Some dogs just don't like other dogs. And considering your rescues history, why force him to socialize with the very thing he fears and hates the most?
As long as he's good with people, I would focus more on managing his fear-aggression towards other dogs.
You can teach him the 'Watch' or 'Focus' command, which you can use on walks to get him to focus on you and ignore any other dogs he sees.
Does he go nuts (barking, growling, lunging, etc) when he sees another dog? If he does, you can use the LAT (Look At That) method.

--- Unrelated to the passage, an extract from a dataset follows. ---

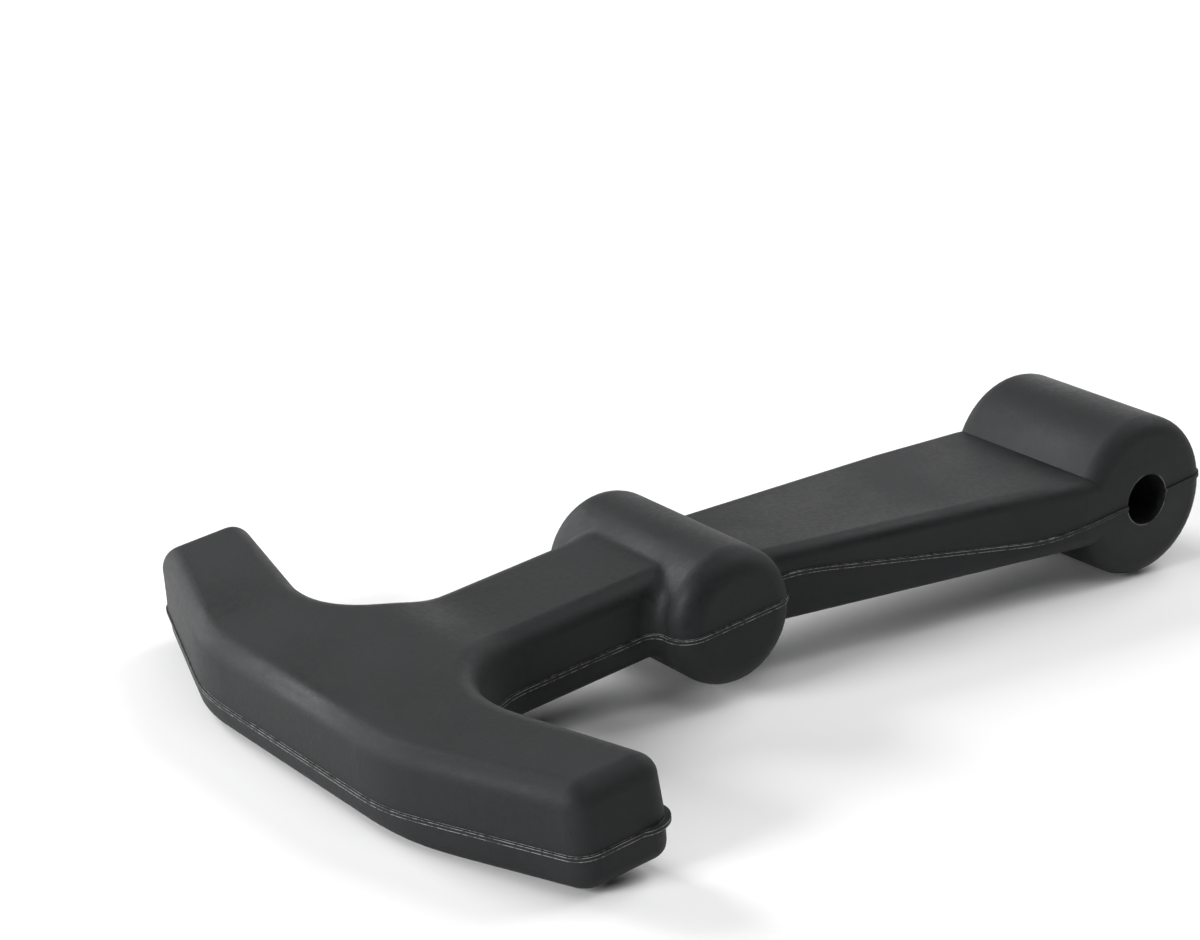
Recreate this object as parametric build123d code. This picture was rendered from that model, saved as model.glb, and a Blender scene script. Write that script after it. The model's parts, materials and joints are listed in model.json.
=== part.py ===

Look at That! A Counterintuitive Approach to Dealing with Reactive Dogs Dog Training for Dog Lovers Blog
This basically teaches him that he doesn't need to erupt when he sees another dog and he can ignore the other dog. You can start teaching Dock the basic method with his toys or something. When you see him look at the toy, say Yes! and treat him. Every time he glances at the toy, say Yes! and treat. Eventually he'll start offering the behavior, the looking at the toy, on his own. That's when you'll want to "name" the behavior. As he looks at the toy, say Look!, and then treat him.
Once he understands that you saying Look! means you want him to look at something, then you can move on to actual dogs.
You start off with Dock as far away from the other dog as possible before he starts reacting. You want him to be "sub-threshold" or under his reactive line so that you're not rewarding him for reacting. When you see him look at the other dog (but NOT react), you say Look! and treat him.
You slowly and gradually progress closer and closer to the other dog, as LONG as Dock is not reacting. If he does react, you've gone too far and need to do a quick u-turn away from the other dog and keep walking until he calms down again. Then you start the process over again.
At this point, Dock doesn't like dogs and probably never will. He's had too much of a negative history with them. Socializing him with other dogs can be dangerous for Dock and the other dog unless handled and observed by a trainer who knows what they're doing. Focus on management and love your dog for who he is, not what you think he should be.